In the 2016 election alone, as many as 46,000 ballots were thrown out in California due to signature mismatch. Asian Americans’ ballots were rejected at a substantially higher rate due to perceived mismatch; in four major counties, Asian Americans were 15 percent more likely than the general population to have their ballots tossed for this reason. In virtually every case, voters disenfranchised by signature mismatch had no idea that their ballots had been nullified. Nor were they given an opportunity to “cure” the loss of their vote by confirming their identity.

In August, the ACLU of Northern California sued the state to prevent election officials from voiding ballots for signature mismatch and then depriving voters of notice or recourse. And in March, San Francisco Superior Court Judge Richard Ulmer ruled in the ACLU’s favor, holding in La Follette v. Padilla that California’s scheme violated voters’ right to due process under the state and federal constitutions. “Voting is a fundamental right,” Ulmer explained, “and notice and an opportunity to be heard are fundamental to due process.” Because the current protocol “fails to provide for notice that a voter is being disenfranchised and/or an opportunity for the voter to be heard,” it infringes upon basic due process principles.

To remedy this constitutional flaw, Ulmer ordered California to start informing every voter whose ballot is voided due to signature mismatch, and to give them “an opportunity to cure” the issue before election results are certified. (These results aren’t certified until 30 days after the election, giving officials ample time to help voters confirm the validity of their ballots.) Ulmer also directed Secretary of State Alex Padilla to inform election officials of his ruling in order to ensure statewide compliance.

It would be quite easy for California to simply comply with these instructions. It decided to take a different route—it appealed the ruling. In superior court, the state, of course, had a duty to defends its election code, which it did vigorously, if not persuasively. (It argued that the injury to Californians was “slight” because “at most only 45,000 [ballots] were rejected” and that the mismatch rule prevented voter fraud, while putting forth no evidence of any fraud.) But Becerra and Padilla had no obligation to appeal Ulmer’s ruling; when a state loses in lower court, it may simply decide to honor that decision and stop defending its unconstitutional law. Indeed, California did exactly that when a federal district court struck down Proposition 8, its ban on same-sex marriage, declining to appeal the ruling (and that move ultimately doomed the ban). Moreover, Padilla has already endorsed SB 759, pending legislation that would accomplish what Ulmer’s decision requires.

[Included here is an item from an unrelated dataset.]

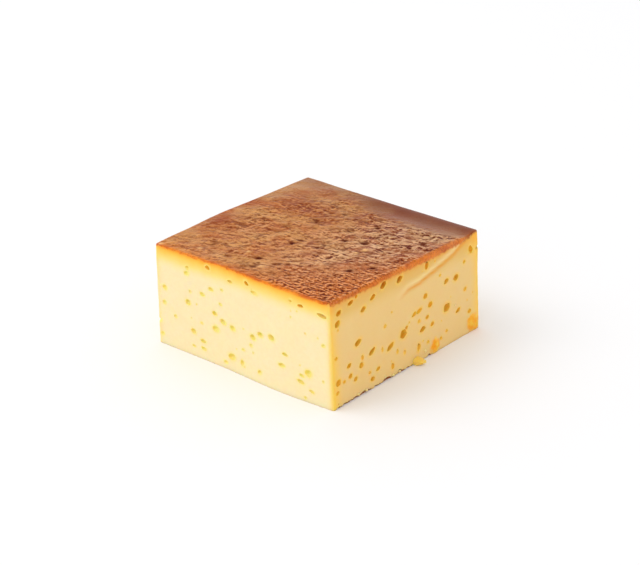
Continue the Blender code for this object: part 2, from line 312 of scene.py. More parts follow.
def smoothness(s, x, y):
    """Where the skin is smooth and dark in the gutter, and where it is smooth at all."""
    share = np.clip(1 - ((s - SMOOTH_MIDDLE) / SMOOTH_HALF_LENGTH) ** 2, 0.001, 1)
    width = SMOOTH_WIDTH * np.sqrt(share)
    from_back = TOP_WIDTH / 2 - y + 1.6 * MM * noise_at(x / (7 * MM), y / (7 * MM))
    dark = (1 - smooth_step(0.1, 1.25, from_back / width)) * smooth_step(0, 0.95, share)
    back_corner = SMOOTH_BACK_CORNER * smooth_step(34 * MM, 62 * MM, y - x)
    left_edge = SMOOTH_LEFT_EDGE * smooth_step(-24 * MM, -38 * MM, x)
    return dark, np.maximum(np.minimum(1, 1.4 * dark), np.maximum(back_corner, left_edge))


def along_grain(x, y):
    """Coordinates along and across the grain of the crinkles."""
    return x * GRAIN_DIRECTION[0] + y * GRAIN_DIRECTION[1], y * GRAIN_DIRECTION[0] - x * GRAIN_DIRECTION[1]


def folds(x, y):
    """The long low folds of the skin."""
    along, over = (x + y) * math.sqrt(0.5), (y - x) * math.sqrt(0.5)
    return FOLD_HEIGHT * noise_at(0.55 * along / FOLD_LENGTH, over / FOLD_LENGTH)


def wrinkles(along, over, spacing, seed):
    """Height of wrinkles of one size, from 0 to 1, and how near each point is to a crest and a crease."""
    bend = 1.1 * noise_at(along / (1.6 * spacing), over / (1.4 * spacing), seed)
    bend += 0.6 * noise_at(along / (0.7 * spacing), over / (0.8 * spacing), seed + 30)
    phase = (bend - over / spacing) % 1
    height = np.where(phase < CREST, smooth_step(0, CREST, phase), 1 - smooth_step(CREST, 1, phase))
    strength = smooth_step(-0.5, 0.2, noise_at(along / (2.4 * spacing), over / (1.7 * spacing), seed + 60))
    broken = noise_at(along / spacing, over / (0.7 * spacing), seed + 90)
    strength *= 0.25 + 0.75 * smooth_step(-0.2, 0.25, broken)
    crest = hump(phase - CREST, -0.1, 0.17)
    crease = hump((phase + 0.53) % 1, 0.5, 0.14)
    return np.stack([height, crest, crease]) * strength


def skin_texture(x, y):
    """Height of the wrinkles, and the shares of crest and crease: finer towards the near corner."""
    along, over = along_grain(x, y)
    near_corner = smooth_step(8 * MM, 66 * MM, x - y)
    total = np.zeros((3, len(x)))
    for (spacing, height, seed), share in (
        (COARSE_WRINKLES, 1 - 0.65 * near_corner),
        (FINE_WRINKLES, 0.35 + 0.65 * near_corner),
    ):
        rise, crest, crease = wrinkles(along, over, spacing, seed) * share
        total[0] += height * rise
        total[1:] = np.maximum(total[1:], np.stack([crest, crease]))
    return total


def pit_list():
    """Every pit of the skin: those named above and the strewn ones."""
    draw = random.Random(23)
    pits = list(SKIN_PITS)
    for _ in range(STREWN_PITS):
        x, y = draw.uniform(*STREWN_PITS_X), draw.uniform(*STREWN_PITS_Y)
        pits.append((x, y, draw.uniform(*STREWN_PIT_RADII), draw.uniform(*STREWN_PIT_DEPTHS)))
    return pits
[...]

By complying with the La Follette order, the state could achieve SB 759’s goals as the bill moves through the legislative process, protecting voters’ rights in the meantime.

Instead, inexplicably, Becerra and Padilla have not only decided to appeal Ulmer’s decision, they’ve asked him to put his ruling on hold for the June 5 primary. (Neither the attorney general nor the secretary of state returned a request for comment.) Ulmer will hold a hearing on June 1 to determine whether his order should apply to the impending primary election. For now, the ACLU is urging all absentee voters to sign their ballot envelopes the exact same way they signed their voter-registration forms. But that isn’t always easy; signatures change over time, and many voters register on computer touchpads, which can warp an individual’s signature.

California isn’t the only state with a mismatch law. Florida, Illinois, and New Hampshire have similar rules—but judges have directed Florida and Illinois to give voters an opportunity to fix a mismatched signature. New Hampshire is currently defending its mismatch law in court and appears to be headed for defeat. That’s promising, since these laws are built on two incorrect assumptions: that an individual’s signature remains static throughout life, and that an amateur can determine whether two signatures truly match.

Michael Risher, an attorney working with the ACLU on La Follette, told me on Thursday that “we should all be shocked” by California’s mismatch scheme. “Not only that this has been going on for years,” Risher said, “but that the secretary of state is fighting a court order” that would bring it in line with due process. He’s right. We’ve come to expect these shenanigans from Florida and New Hampshire. But California’s top officials consistently extol their own efforts to expand voting rights. By appealing Ulmer’s order, Becerra and Padilla have struck a profoundly hypocritical stance, defending the franchise in public while subverting it in their own state’s courts.

Update, May 15, 2018: Sam Mahood, press secretary for Secretary of State Alex Padilla, told Slate, “Our office will continue to support a legislative solution that provides voters a reasonable opportunity to verify their signature. A solution should recognize and account for the complex responsibilities and tight timelines that election officials must adhere to during the election canvass period.”